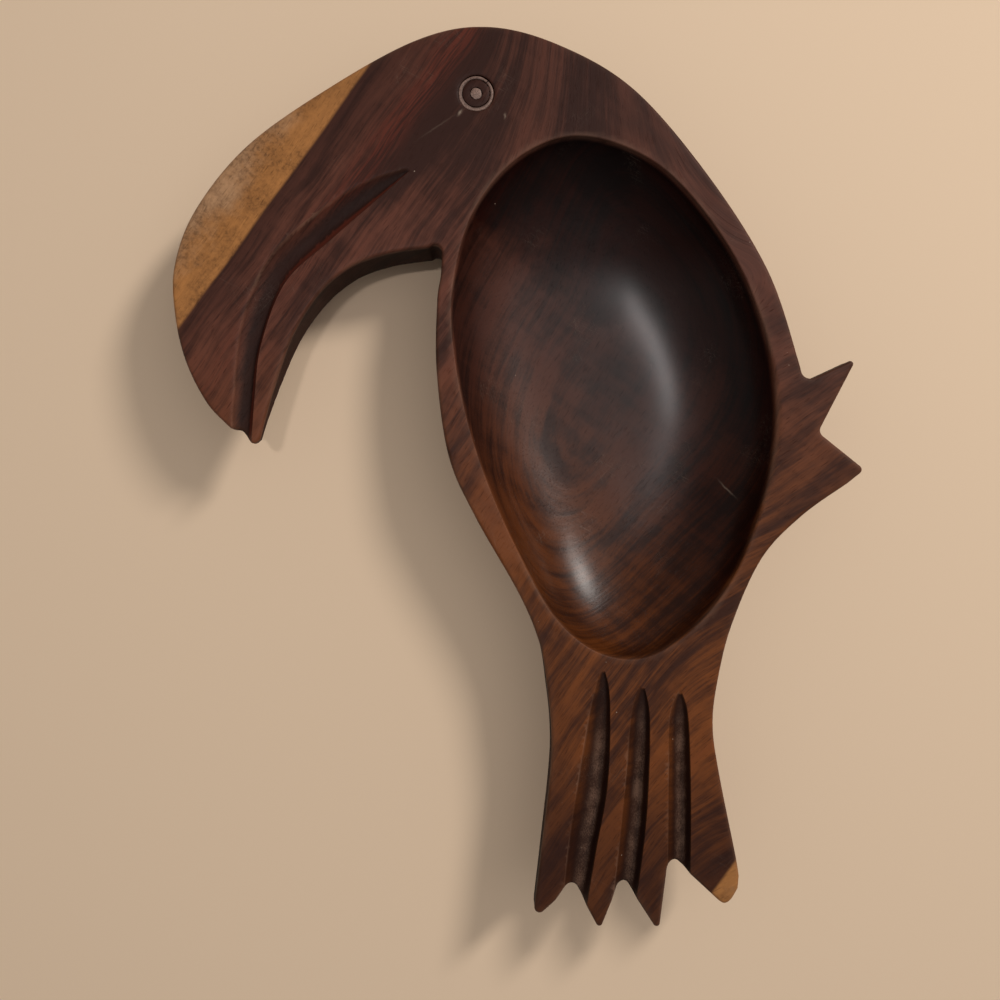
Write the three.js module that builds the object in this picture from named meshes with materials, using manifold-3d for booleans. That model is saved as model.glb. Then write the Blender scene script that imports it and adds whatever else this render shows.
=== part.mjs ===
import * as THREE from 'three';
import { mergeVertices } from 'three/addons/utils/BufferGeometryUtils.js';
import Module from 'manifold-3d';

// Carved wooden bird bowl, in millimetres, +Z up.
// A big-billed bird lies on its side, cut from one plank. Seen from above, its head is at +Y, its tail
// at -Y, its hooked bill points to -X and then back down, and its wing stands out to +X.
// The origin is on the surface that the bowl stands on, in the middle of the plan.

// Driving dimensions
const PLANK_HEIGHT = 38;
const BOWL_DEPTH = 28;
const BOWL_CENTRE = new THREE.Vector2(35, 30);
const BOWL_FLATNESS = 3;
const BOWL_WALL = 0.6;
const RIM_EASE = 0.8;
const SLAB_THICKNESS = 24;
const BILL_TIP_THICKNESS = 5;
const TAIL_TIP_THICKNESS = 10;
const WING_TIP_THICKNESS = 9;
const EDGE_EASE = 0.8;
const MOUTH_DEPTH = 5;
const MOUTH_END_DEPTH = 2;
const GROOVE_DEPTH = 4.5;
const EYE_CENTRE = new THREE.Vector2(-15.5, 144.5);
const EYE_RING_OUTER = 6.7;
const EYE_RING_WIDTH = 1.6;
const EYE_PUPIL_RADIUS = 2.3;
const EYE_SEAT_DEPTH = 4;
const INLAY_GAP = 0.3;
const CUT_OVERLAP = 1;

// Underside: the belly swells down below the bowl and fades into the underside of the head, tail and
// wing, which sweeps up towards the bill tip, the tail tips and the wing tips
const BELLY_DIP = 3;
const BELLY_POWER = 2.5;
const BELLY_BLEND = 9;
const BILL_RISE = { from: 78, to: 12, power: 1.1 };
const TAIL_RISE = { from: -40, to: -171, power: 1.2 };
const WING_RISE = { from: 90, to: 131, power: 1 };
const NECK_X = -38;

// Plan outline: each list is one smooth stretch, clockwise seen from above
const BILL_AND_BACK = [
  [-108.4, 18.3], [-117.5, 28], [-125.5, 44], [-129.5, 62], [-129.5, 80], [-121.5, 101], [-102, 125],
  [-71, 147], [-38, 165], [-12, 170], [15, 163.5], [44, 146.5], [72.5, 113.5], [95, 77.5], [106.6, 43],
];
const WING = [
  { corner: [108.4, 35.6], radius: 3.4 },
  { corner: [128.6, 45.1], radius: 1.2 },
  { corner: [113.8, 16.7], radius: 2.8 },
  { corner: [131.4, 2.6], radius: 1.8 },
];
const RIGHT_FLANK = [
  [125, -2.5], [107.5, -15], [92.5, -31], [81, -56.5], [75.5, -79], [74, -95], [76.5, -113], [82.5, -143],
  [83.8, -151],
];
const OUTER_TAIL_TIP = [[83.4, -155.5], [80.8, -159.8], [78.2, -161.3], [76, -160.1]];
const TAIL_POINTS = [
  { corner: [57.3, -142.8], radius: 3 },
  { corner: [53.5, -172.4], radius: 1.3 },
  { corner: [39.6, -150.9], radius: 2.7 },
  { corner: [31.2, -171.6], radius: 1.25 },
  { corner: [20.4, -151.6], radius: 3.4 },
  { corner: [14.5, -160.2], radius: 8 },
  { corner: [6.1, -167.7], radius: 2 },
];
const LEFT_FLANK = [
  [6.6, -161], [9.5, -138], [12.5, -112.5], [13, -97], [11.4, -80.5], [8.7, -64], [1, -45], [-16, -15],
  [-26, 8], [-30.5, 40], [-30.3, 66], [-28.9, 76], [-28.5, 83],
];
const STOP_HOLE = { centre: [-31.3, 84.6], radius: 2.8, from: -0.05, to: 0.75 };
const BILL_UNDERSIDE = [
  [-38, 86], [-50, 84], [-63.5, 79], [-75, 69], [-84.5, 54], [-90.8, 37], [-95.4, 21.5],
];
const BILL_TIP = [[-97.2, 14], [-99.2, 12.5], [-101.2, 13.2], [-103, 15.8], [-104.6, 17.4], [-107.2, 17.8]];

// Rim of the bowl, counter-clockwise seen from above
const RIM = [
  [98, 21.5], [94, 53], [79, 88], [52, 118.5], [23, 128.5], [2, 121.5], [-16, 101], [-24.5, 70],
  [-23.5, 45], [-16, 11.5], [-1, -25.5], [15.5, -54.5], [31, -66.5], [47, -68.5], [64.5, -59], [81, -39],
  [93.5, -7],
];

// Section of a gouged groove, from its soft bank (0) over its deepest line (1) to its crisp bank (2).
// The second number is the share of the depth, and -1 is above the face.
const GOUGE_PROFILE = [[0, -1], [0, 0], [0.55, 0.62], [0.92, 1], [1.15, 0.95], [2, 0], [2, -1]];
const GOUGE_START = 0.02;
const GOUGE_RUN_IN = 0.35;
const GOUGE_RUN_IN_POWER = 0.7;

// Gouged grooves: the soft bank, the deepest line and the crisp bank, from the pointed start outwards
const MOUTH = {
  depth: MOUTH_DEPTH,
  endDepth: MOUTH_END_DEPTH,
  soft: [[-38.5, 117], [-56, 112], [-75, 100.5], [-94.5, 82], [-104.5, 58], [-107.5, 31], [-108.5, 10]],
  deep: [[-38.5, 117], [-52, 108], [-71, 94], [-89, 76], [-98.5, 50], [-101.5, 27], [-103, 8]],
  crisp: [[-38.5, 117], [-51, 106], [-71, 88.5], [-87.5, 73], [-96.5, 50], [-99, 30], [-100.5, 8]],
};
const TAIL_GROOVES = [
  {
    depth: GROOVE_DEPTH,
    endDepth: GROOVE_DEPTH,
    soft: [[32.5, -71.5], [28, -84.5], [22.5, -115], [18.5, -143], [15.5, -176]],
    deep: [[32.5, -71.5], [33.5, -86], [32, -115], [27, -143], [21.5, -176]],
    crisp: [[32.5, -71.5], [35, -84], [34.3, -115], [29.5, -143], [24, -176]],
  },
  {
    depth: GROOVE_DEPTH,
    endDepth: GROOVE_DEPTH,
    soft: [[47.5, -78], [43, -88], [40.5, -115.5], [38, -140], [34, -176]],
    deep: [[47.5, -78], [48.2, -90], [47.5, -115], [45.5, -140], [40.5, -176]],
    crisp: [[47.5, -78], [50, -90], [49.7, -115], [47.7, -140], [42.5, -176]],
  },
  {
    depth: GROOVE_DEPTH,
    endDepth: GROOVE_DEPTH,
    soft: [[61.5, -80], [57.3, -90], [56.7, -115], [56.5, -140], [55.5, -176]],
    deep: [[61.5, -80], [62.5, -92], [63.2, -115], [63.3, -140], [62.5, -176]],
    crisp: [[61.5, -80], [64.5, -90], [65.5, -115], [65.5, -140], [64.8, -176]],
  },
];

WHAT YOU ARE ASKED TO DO
Exactly as written, please reproduce the lines from the first line of the data to the line containing "import Module from 'manifold-3d';", inclusive, and nothing else.

TASK SOLUTION
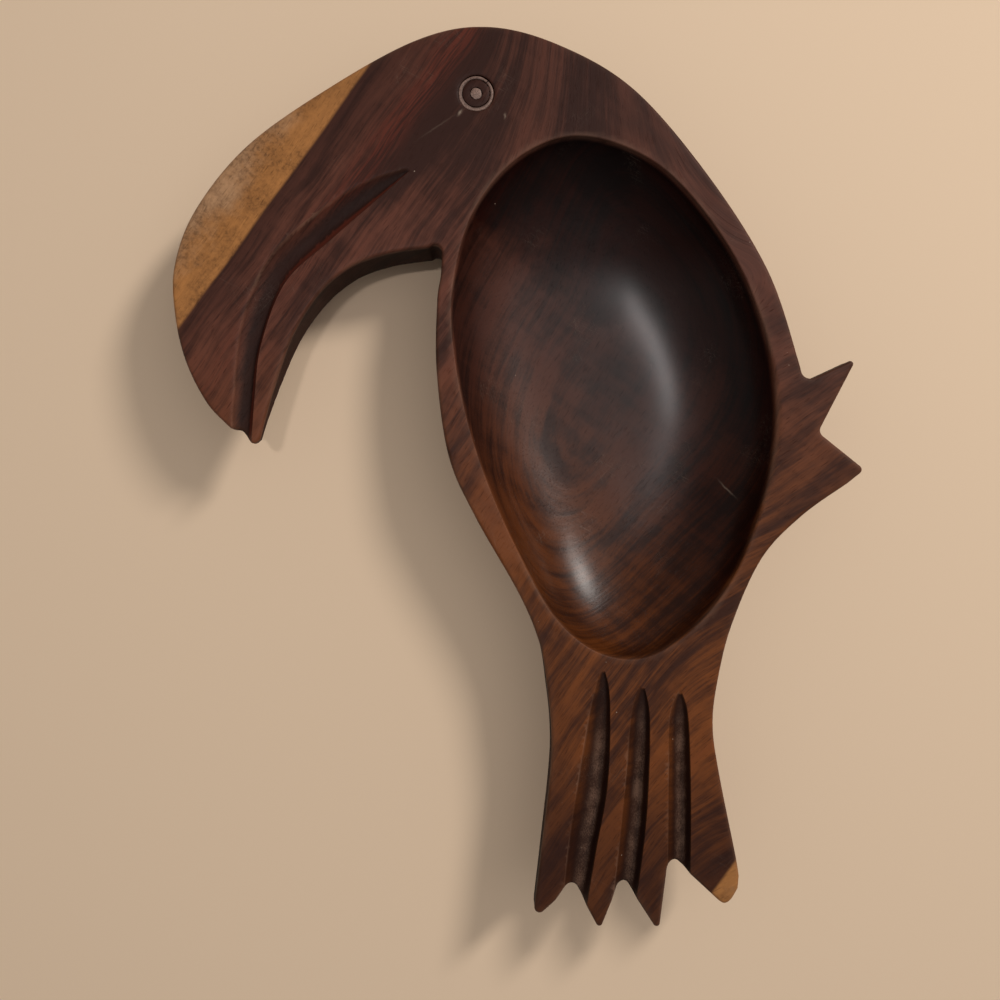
Write the three.js module that builds the object in this picture from named meshes with materials, using manifold-3d for booleans. That model is saved as model.glb. Then write the Blender scene script that imports it and adds whatever else this render shows.
=== part.mjs ===
import * as THREE from 'three';
import { mergeVertices } from 'three/addons/utils/BufferGeometryUtils.js';
import Module from 'manifold-3d';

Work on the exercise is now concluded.